Pressing on after her shaky interruption, the PML-N leader continued to address flood victims in Fazilpur area of Punjab's Rajanpur district on Wednesday.

When Maryam was asked if she sustained any injury, she replied, “I’m fine and used to such injuries.”

Taking on Twitter she retweeted a short video clip with the message, saying: “We should all join hands. They need us. Honestly the destruction is huge.”

The PML-N stalwart has been visiting Punjab's different districts and interacting with flood affectees as millions in Pakistan are suffering from rain-induced flooding.

While sharing another tweet, she wrote that despite facing the devastation after the floods a child from Rajanpur has not forgotten his laughter from the heart.

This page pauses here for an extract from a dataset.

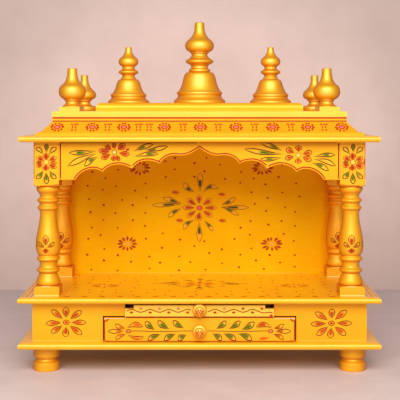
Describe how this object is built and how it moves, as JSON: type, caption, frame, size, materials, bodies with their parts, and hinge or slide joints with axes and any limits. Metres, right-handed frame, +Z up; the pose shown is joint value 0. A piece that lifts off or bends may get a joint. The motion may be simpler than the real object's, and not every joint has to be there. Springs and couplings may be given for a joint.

Nawaz Sharif also promised to rebuild homes of the flood hit communities and compensate them against the losses they had suffered in the catastrophic floods triggered by torrential monsoon rains that turned into ferocious hill torrents, hitting Rajanpur and Dera Ghazi Khan districts.

“I am here to promise the PML-N will leave no stone unturned in serving the people. These are testing times that forced the people to settle in relief camps. But they must not worry. The federal government would not only rebuild your homes but also compensate against losses,” she added.

She distributed tents, food items, medicines, blankets, and clothes among the affected people.

Early estimates put the damage from the deadly floods at more than $10 billion, Planning Minister Ahsan Iqbal said on Monday, adding that the world has an obligation to help the South Asian nation cope with the effects of man-made climate change.

Unprecedented flash floods caused by historic monsoon rains have washed away roads, crops, infrastructure and bridges, killing at least 1,000 people in recent weeks and affecting more than 33 million.

"I think it is going to be huge. So far, (a) very early, preliminary estimate is that it is big, it is higher than $10 billion," Iqbal added.

"So far we have lost 1,000 human lives. There is damage to almost nearly one million houses," Iqbal said at his office. "People have actually lost their complete livelihood."

The minister said it might take five years to rebuild and rehabilitate the nation of 200 million people, while in the near term it will be confronted with acute food shortages.